A coaching orientation among senior leaders. In flat organizations, senior leaders must see developing others as a core part of their job—not an extra. This requires time, intention, and accountability.
Celebration of collective success. When leadership is distributed, so should be the recognition. Cultures that only celebrate individual heroes undermine the collaborative leadership model flat organizations need.
---
Organizations that crack the code on succession planning in flat structures gain significant advantages.
Resilience. When leadership is distributed and developed widely, the departure of any single person—even a founder or CEO—doesn't create a crisis. The organization has depth.
Agility. With leadership capabilities spread throughout the organization, you can respond to new challenges by assembling the right team quickly, without being constrained by rigid reporting structures.
Engagement. People who see real development opportunities and feel trusted with leadership responsibility are more committed, more innovative, and more likely to stay.
Diversity. Traditional succession planning often perpetuated homogeneity by promoting people who looked and acted like current leaders. A "leadership at all levels" approach opens possibilities for a wider range of people to develop and demonstrate their capabilities.
---
Flat and lean organizations represent a genuine evolution in how we work—more democratic, more agile, more human in many ways. But they come with a responsibility: to be intentional about developing the leadership capability that hierarchy used to provide by default.
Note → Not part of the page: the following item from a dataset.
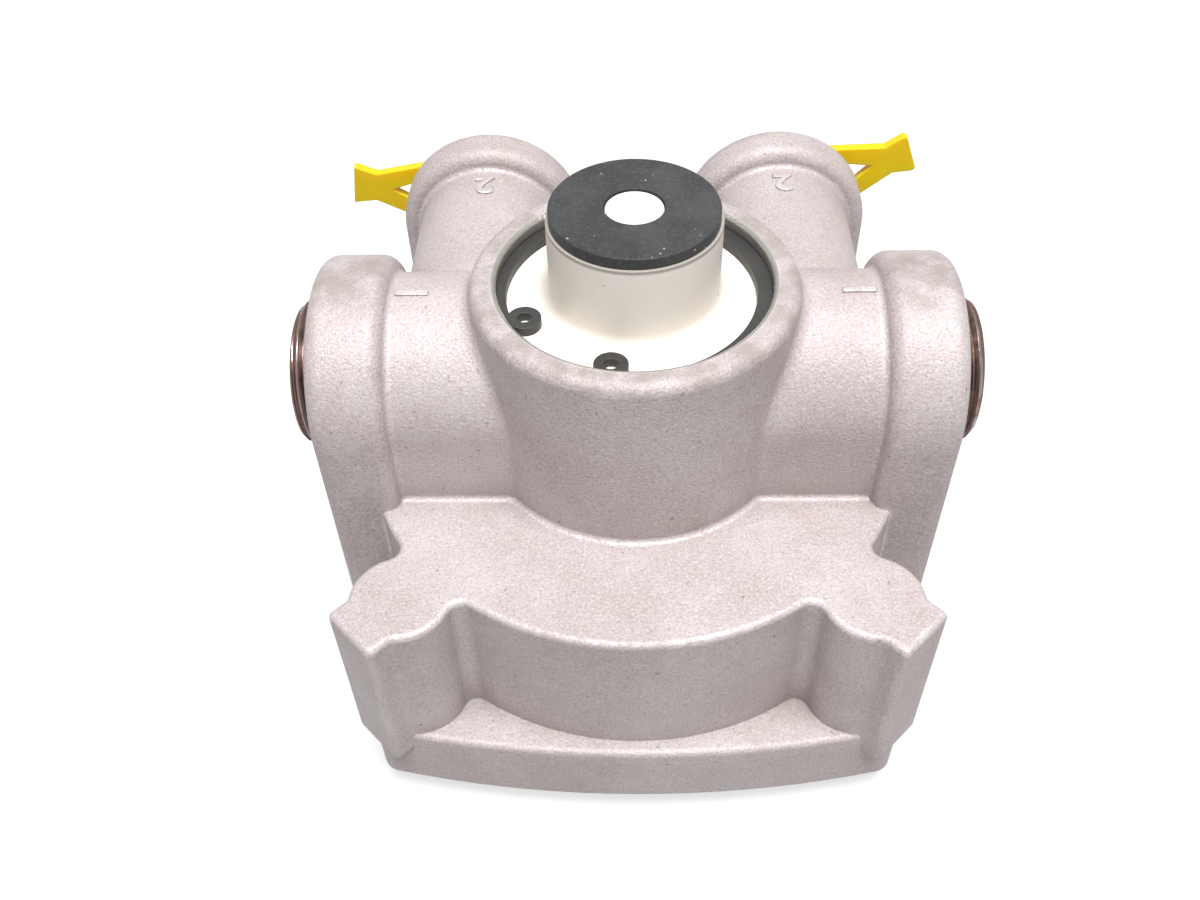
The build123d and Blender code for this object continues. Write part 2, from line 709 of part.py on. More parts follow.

The question isn't whether to plan for succession. It's how to reimagine succession planning for a world without ladders.
The organizations that figure this out will have something invaluable: the ability to grow leaders as fast as they grow their business, and the resilience to thrive no matter who comes or goes.
The future of work isn't about leaders at the top and followers everywhere else. It's about leadership at all levels—and the wisdom to develop it deliberately.
---
The best time to start building your leadership bench was yesterday. The second best time is today.